4. The amount to be paid by the appellant for the support of the children should be increased to $120 per month and that this increase would be "only a meager contribution to their support."
In addition, the court gave specific directions as to the times at which the appellant should be privileged to pick up the children and required to return them.
*465 A decree was entered in accordance with the opinion, dismissing the petition and directing that the custody of the children continue as provided in the former decree, increasing their support allowance to $120 per month, and specifically defining the times when appellant might have the children actually in his custody.
The chancellor's opinion and decree leave no question that the material factual issues in the case were resolved against the contentions of the appellant. These findings are supported by the evidence in the case. Certainly, we are unable to say the chancellor was manifestly wrong.
Appellant has assigned as error the action of the chancellor in limiting the times at which he might have custody of the children and increasing the allowance for their support. This action on the part of the chancellor is described by appellant as having been a grant of affirmative relief upon an answer in a case in which no cross-bill or cross-petition was filed.

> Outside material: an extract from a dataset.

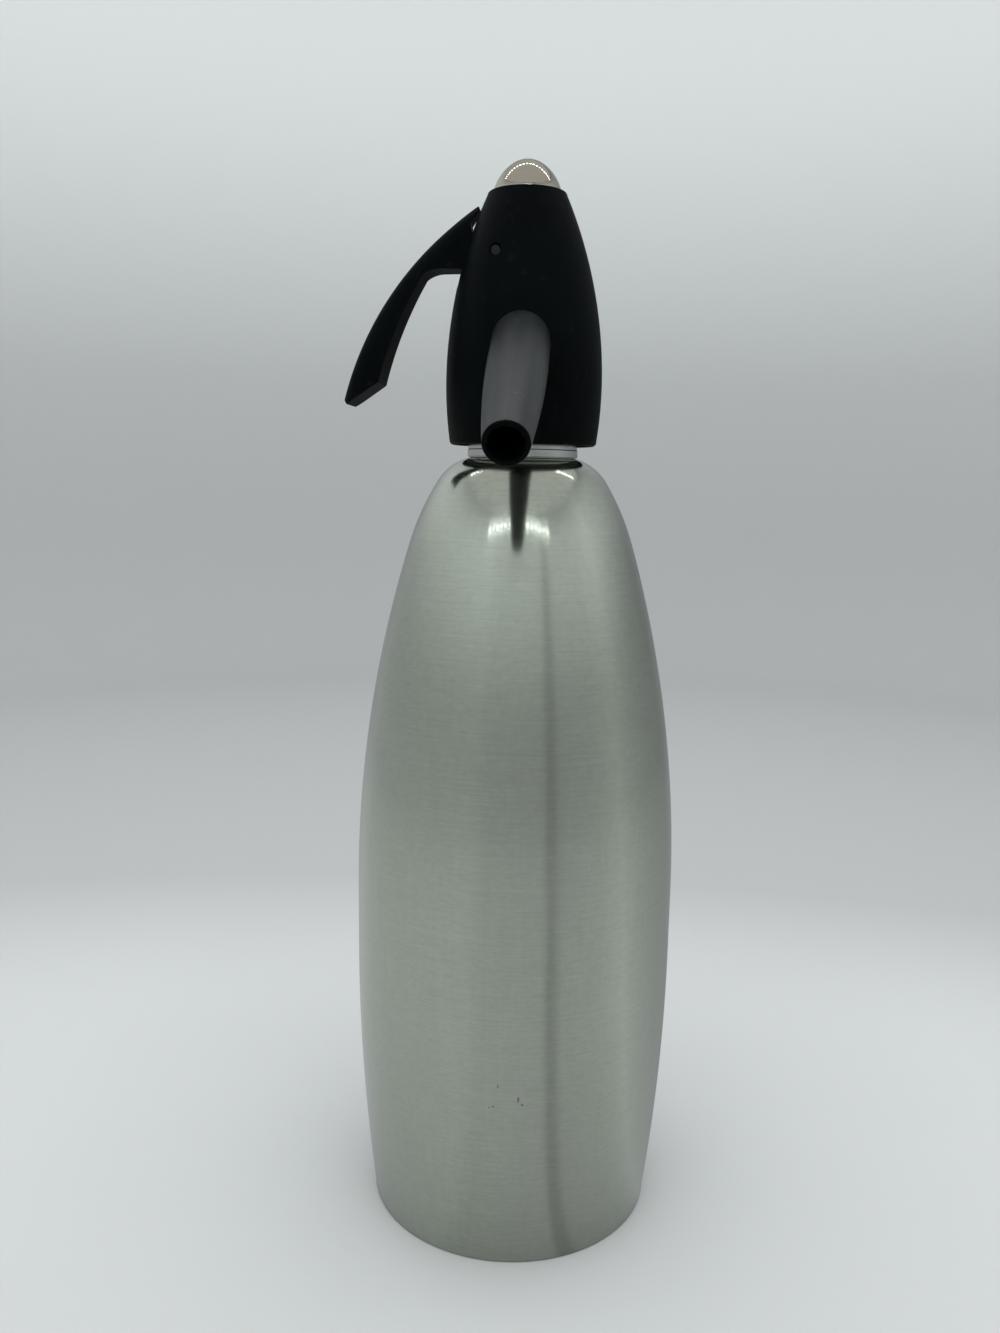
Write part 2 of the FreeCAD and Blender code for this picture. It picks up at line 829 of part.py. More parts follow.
# Valve spring: one open coil between the lift collar and the disc under the nose.
def make_spring():
    body = doc.addObject("PartDesign::Body", "coil")
    start = "collar_top + spring_wire / 2 + fit_clearance"
    reach = "retainer_bottom - collar_top - spring_wire - 2 * fit_clearance"
    profile = body.newObject("Sketcher::SketchObject", "wire_section")
    roles = {feature.Role: feature for feature in body.Origin.OriginFeatures}
    profile.AttachmentSupport = [(roles["XZ_Plane"], "")]
    profile.MapMode = "FlatFace"
    centre = FreeCAD.Vector(worth("spring_radius"), worth(start), 0)
    circle = Part.Circle(centre, FreeCAD.Vector(0, 0, 1), worth("spring_wire / 2"))
    profile.addGeometry(circle, False)
    hold(profile, 0, CENTRE, "DistanceX", "spring_radius")
    hold(profile, 0, CENTRE, "DistanceY", start)
    width = profile.addConstraint(Sketcher.Constraint("Radius", 0, worth("spring_wire / 2")))
    profile.setExpression(f"Constraints[{width}]", tie("spring_wire / 2"))
    coil = body.newObject("PartDesign::AdditiveHelix", "coil_turns")
    coil.Profile = profile
    coil.ReferenceAxis = (profile, ["V_Axis"])
    coil.Mode = "height-turns-angle"
    coil.setExpression("Height", tie(reach))
    coil.setExpression("Turns", tie("spring_turns"))
    body.Tip = coil
    node(body, "valve_spring")


def make_gland():
    bonnet = turned(
        "bonnet",
        [
            ("gland_bore", "gland_bottom"),
            ("chamber_radius - fit_clearance", "gland_bottom"),
            ("chamber_radius - fit_clearance", "core_top"),
            ("gland_flange_radius", "core_top"),
            ("gland_flange_radius", "gland_top"),
            ("groove_radius", "gland_top"),
            ("groove_radius", "groove_bottom"),
            ("gland_bore", "groove_bottom"),
        ],
    )
    node(bonnet, "gland_body")
    seal = doc.addObject("Part::Torus", "spindle_seal")
    seal.setExpression("Radius1", tie("ring_bore + ring_section"))
    seal.setExpression("Radius2", tie("ring_section"))
    place(seal, z="(groove_bottom + groove_top) / 2")
    node(seal, "spindle_o_ring")
    shank = rod("gland_shank", "groove_radius - fit_clearance", "gland_top - groove_top", z="groove_top")
    hexagon = doc.addObject("Part::Prism", "gland_hexagon")
    hexagon.Polygon = 6
    hexagon.setExpression("Circumradius", tie("nut_hex_radius"))
    hexagon.setExpression("Height", tie("nut_height"))
    place(hexagon, z="gland_top")
    blank = joined("gland_blank", [shank, hexagon])
    hole = rod("gland_hole", "gland_bore", "gland_top + 2 * nut_height - groove_bottom", z="groove_bottom")
    node(cut_by("gland_screw", blank, [hole]), "gland_nut")


def make_lever():
    whole = extruded(
        "lever_side",
        "XZ_Plane",
        [
            ("-(head_at_stop + horn_stop_gap)", "horn_stop_height"),
            ("-horn_reach", "horn_height", "horn_round"),
            ("-tip_reach", "tip_height", "leaf_curve"),
            ("-(tip_reach - toe_width)", "tip_height - toe_drop"),
            ("-(tip_reach - heel_width)", "tip_height + heel_rise"),
            ("-crook_reach", "crook_height", "palm_curve", -1),
            ("-web_reach", "pivot_height - hub_radius", "arch_curve", -1),
            ("-pivot_offset", "pivot_height - hub_radius"),
            ("-(pivot_offset - prong_run)", "pivot_height - pad_radius", "hub_radius"),
            ("0", "pivot_height - pad_radius"),
            ("pad_radius", "pivot_height", "pad_radius"),
            ("0", "pivot_height + pad_radius", "pad_radius"),
            ("-(pivot_offset - prong_run)", "pivot_height + pad_radius"),
            ("-pivot_offset", "pivot_height + hub_radius", "hub_radius"),
            ("-head_at_notch", "notch_bottom - slot_clearance"),
            ("-notch_reach", "notch_height"),
        ],
        "leaf_half_width",
    )
    widths = extruded_plan()
    blank = doc.addObject("Part::Common", "lever_blank")
    blank.Base = whole
    blank.Tool = widths
    doc.recompute()
    rounded = doc.addObject("Part::Fillet", "lever_rounded")
    rounded.Base = blank
    radius = worth("leaf_rounding")
    rounded.Edges = [(index, radius, radius) for index in outer_edges(blank.Shape)]
    doc.recompute()
    fork_gap = block(
        "fork_gap",
        "fork_depth + 2 * pad_radius",
        "2 * fork_half_gap",
        "4 * pad_radius",
        x="-fork_depth",
        y="-fork_half_gap",
        z="pivot_height - 2 * pad_radius",
    )
    bore = rod(
        "lever_bore",
        "pin_radius + fit_clearance",
        "4 * web_half_width",
        x="-pivot_offset",
        y="-2 * web_half_width",
        z="pivot_height",
        tilt="-90",
    )
    node(cut_by("lever_cut", rounded, [fork_gap, bore]), "lever")
    pin = rod(
        "hinge_pin",
        "pin_radius",
        "2 * pin_half_length",
        x="-pivot_offset",
        y="-pin_half_length",
        z="pivot_height",
        tilt="-90",
    )
    node(pin, "lever_pin")


def extruded_plan():
    """The lever's width seen from above: narrow in the slot, wider towards the tip."""
    wide = "leaf_half_width"
    narrow = "web_half_width"
    beyond = "tip_reach + toe_width"
    body = doc.addObject("PartDesign::Body", "lever_plan")
    sketch = outline(
        body,
        "lever_plan_outline",
        "XY_Plane",
        [
            ("2 * pad_radius", narrow),
            ("-leaf_start", narrow),
            ("-(" + beyond + ")", wide),
            ("-(" + beyond + ")", "-" + wide),
            ("-leaf_start", "-" + narrow),
            ("2 * pad_radius", "-" + narrow),
        ],
    )
    pad = body.newObject("PartDesign::Pad", "lever_plan_pad")
    pad.Profile = sketch
    pad.setExpression("Length", tie("rim_top + head_radius"))
    body.Tip = pad
    return body


def outer_edges(shape):
    """Numbers of the edges along both sides of the lever's outer curve."""
    start = FreeCAD.Vector(-worth("horn_reach"), 0, worth("horn_height"))
    end = FreeCAD.Vector(-worth("tip_reach"), 0, worth("tip_height"))
    flat_start = FreeCAD.Vector(start.x, start.z, 0)
    flat_end = FreeCAD.Vector(end.x, end.z, 0)
    centre = arc_between(flat_start, flat_end, worth("leaf_curve")).Center
    chosen = []
    for index, edge in enumerate(shape.Edges, start=1):
        spots = edge.discretize(5)
        if edge.Length < worth("leaf_rounding"):
            continue
        gaps = [abs(math.hypot(p.x - centre.x, p.z - centre.y) - worth("leaf_curve")) for p in spots]
        if max(gaps) < 1e-3 and min(abs(p.y) for p in spots) > worth("fork_half_gap"):
            chosen.append(index)
    return chosen


def make_spout():
    tube = turned(
        "tube",
        [
            ("spout_bore", "spigot_start"),
            ("spigot_radius", "spigot_start"),
            ("spigot_radius", "spigot_shoulder"),
            ("spout_radius", "spigot_shoulder"),
            ("spout_swell", "spout_swell_at"),
            ("spout_tip_radius", "spout_length", "spout_curve"),
            ("spout_mouth", "spout_length"),
            ("spout_bore", "spout_swell_at"),
        ],
        **ALONG_SPOUT,
    )
    node(tube, "spout")
    seal = ring("spout_ring", "spout_bore", "spigot_radius - fit_clearance",
                "spigot_start - spout_seal_thickness", "spigot_start", **ALONG_SPOUT)
    node(seal, "spout_seal")


def make_charger():
    port = turned(
        "port",
        [
            ("gas_hole", "port_start"),
            ("port_stem_radius", "port_start"),
            ("port_stem_radius", "port_flange_start"),
            ("port_radius", "port_flange_start"),
            ("port_radius", "port_end"),
            ("neck_room_radius", "port_end"),
            ("neck_room_radius", "neck_room_start"),
            ("pin_room_radius", "neck_room_start"),
            ("pin_room_radius", "pin_room_start"),
            ("gas_hole", "pin_room_start"),
            ("gas_hole", "ball_room_start + ball_room_length"),
            ("ball_room_radius", "ball_room_start + ball_room_length"),
            ("ball_room_radius", "ball_room_start"),
            ("gas_hole", "ball_room_start"),
        ],
        **BACKWARDS,
    )
    node(port, "charger_port")
    ball = doc.addObject("Part::Sphere", "gas_ball")
    ball.setExpression("Radius", tie("ball_radius"))
    seat = "ball_room_start + ball_room_length - sqrt(ball_radius^2 - gas_hole^2) - fit_clearance"
    place(ball, y=seat, z="charger_height")
    node(ball, "check_ball")
    needle = turned(
        "needle",
        [
            ("needle_bore", "pin_room_start"),
            ("pin_room_radius", "pin_room_start"),
            ("pin_room_radius", "pin_room_start + needle_base"),
            ("needle_radius", "pin_room_start + needle_base"),
            ("needle_radius", "needle_end - needle_point"),
            ("needle_bore", "needle_end"),
        ],
        **BACKWARDS,
    )
    node(needle, "piercing_pin")
    seal = ring("charger_washer", "bulb_pierced_radius", "neck_room_radius - fit_clearance",
                "neck_room_start", "bulb_start", **BACKWARDS)
    node(seal, "charger_seal")
    bulb = turned(
        "bulb",
        [
            ("bulb_pierced_radius", "bulb_start"),
            ("bulb_neck_radius", "bulb_start"),
            ("bulb_neck_radius", "bulb_start + bulb_neck_length"),
            ("bulb_radius", "bulb_start + bulb_neck_length + bulb_shoulder", "2 * bulb_shoulder"),
            ("bulb_radius", "bulb_end - bulb_radius"),
            ("0", "bulb_end", "bulb_radius"),
            ("0", "bulb_end - bulb_wall"),
            ("bulb_radius - bulb_wall", "bulb_end - bulb_radius", "bulb_radius - bulb_wall", -1),
            ("bulb_radius - bulb_wall", "bulb_start + bulb_neck_length + bulb_shoulder"),
            ("bulb_pierced_radius", "bulb_start + bulb_neck_length", "2 * bulb_shoulder", -1),
        ],
        **BACKWARDS,
    )
    node(bulb, "charger_bulb")
    sleeve = turned(
        "sleeve",
        [
            ("holder_bore", "holder_start"),
            ("holder_radius", "holder_start"),
            ("holder_radius", "holder_end - holder_round"),
            ("holder_radius - holder_round", "holder_end", "holder_round"),
            ("0", "holder_end"),
            ("0", "holder_floor"),
            ("holder_bore", "holder_floor"),
        ],
        **BACKWARDS,
    )
    node(sleeve, "charger_holder")


make_bottle()
make_neck_ring()
make_neck_joint()
make_core()
make_riser()
make_valve()
make_gland()
make_spring()
make_head_shell()
make_nose_cap()
make_lever()
make_spout()
make_charger()

doc.recompute()
for piece in doc.Objects:
    if "Invalid" in piece.State or "Error" in piece.State:
        raise RuntimeError(f"{piece.Label} is {piece.State}")
for piece in nodes:
    if piece.Shape.isNull() or not piece.Shape.isValid() or not piece.Shape.Solids:
        raise RuntimeError(f"{piece.Label} has no valid solid")

os.makedirs("parts", exist_ok=True)
for piece in nodes:
    piece.Shape.exportStep(f"parts/{piece.Label}.step")
    print(f"{piece.Label}: {len(piece.Shape.Solids)} solid, {piece.Shape.Volume:.1f} mm3")
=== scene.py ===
# %% [markdown]
# # A soda siphon
# The siphon is a tall steel bottle, brushed all the way round, with a black plastic
# head screwed to its neck. A curved lever lifts the valve, a slanting spout pours the
# soda, and a holder at the back takes the gas charger.
#
# The CAD model is the fixed frame of this scene. It gives every place and size, so the
# work here is in finer surfaces, small edges, finishes and light.

# %% Load the fixed frame
import json
import math

import bmesh
import bpy
from mathutils import Matrix, Vector


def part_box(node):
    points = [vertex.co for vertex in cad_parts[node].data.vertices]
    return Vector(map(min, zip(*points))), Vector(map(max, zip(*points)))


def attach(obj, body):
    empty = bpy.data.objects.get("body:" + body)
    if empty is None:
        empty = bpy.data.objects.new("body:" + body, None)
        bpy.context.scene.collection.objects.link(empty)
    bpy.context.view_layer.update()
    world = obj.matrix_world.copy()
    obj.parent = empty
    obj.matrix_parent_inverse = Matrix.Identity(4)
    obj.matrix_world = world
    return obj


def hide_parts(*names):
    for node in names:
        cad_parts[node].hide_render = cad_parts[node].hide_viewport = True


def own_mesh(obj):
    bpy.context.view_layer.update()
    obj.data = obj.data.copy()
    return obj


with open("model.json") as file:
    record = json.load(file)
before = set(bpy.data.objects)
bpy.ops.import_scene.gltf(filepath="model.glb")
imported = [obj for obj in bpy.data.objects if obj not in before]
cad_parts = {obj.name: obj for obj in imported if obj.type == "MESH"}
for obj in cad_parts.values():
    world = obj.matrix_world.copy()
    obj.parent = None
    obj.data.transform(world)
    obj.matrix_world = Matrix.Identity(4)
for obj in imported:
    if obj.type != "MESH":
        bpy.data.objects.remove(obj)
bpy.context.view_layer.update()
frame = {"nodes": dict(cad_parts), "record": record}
nodes = frame["nodes"]
MM = 0.001

# %% [markdown]
# ## Two helpers for node trees
# Geometry and shader trees are built in the same way: add a node, set its options, and
# fill its inputs with numbers or with the outputs of earlier nodes. One helper does
# this for any node. The other one is for the Math node, which is used most.


# %% Helpers for node trees
def add(tree, kind, fill=None, **options):
    """Add a node. fill gives its inputs, by name or number, as values or outputs."""
    made = tree.nodes.new(kind)
    for option, value in options.items():
        setattr(made, option, value)
    for key, value in (fill or {}).items():
        if isinstance(value, bpy.types.NodeSocket):
            tree.links.new(value, made.inputs[key])
        else:
            made.inputs[key].default_value = value
    return made


def maths(tree, operation, *values):
    """One step of arithmetic on numbers or outputs."""
    step = add(tree, "ShaderNodeMath", dict(enumerate(values)), operation=operation)
    return step.outputs[0]


def new_tree(kind, name, inputs, outputs):
    """A node tree with named inputs (name, type, value) and outputs (name, type)."""
    tree = bpy.data.node_groups.new(name, kind)
    for label, socket_type, value in inputs:
        socket = tree.interface.new_socket(label, in_out="INPUT", socket_type=socket_type)
        if value is not None:
            socket.default_value = value
    for label, socket_type in outputs:
        tree.interface.new_socket(label, in_out="OUTPUT", socket_type=socket_type)
    return tree, tree.nodes.new("NodeGroupInput"), tree.nodes.new("NodeGroupOutput")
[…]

Aside from the clear reservation of jurisdiction by the court in the first decree to "make such changes in the provisions (of the decree) in regard to the care and custody and control of said children as the court may deem meet and proper in the premises from time to time as the circumstances shall then exist," the chancery court has the inherent power, and it is its duty, where the issue is before the court by proper pleadings, supported by competent evidence, in proceedings in which it has jurisdiction of the parties and subject matter, to make such orders and decrees from time to time as will protect and promote the best interests of minor children. Appellant invoked the jurisdiction of the court, and in his petition asserted the provision quoted above as warranting the custodial changes which he sought.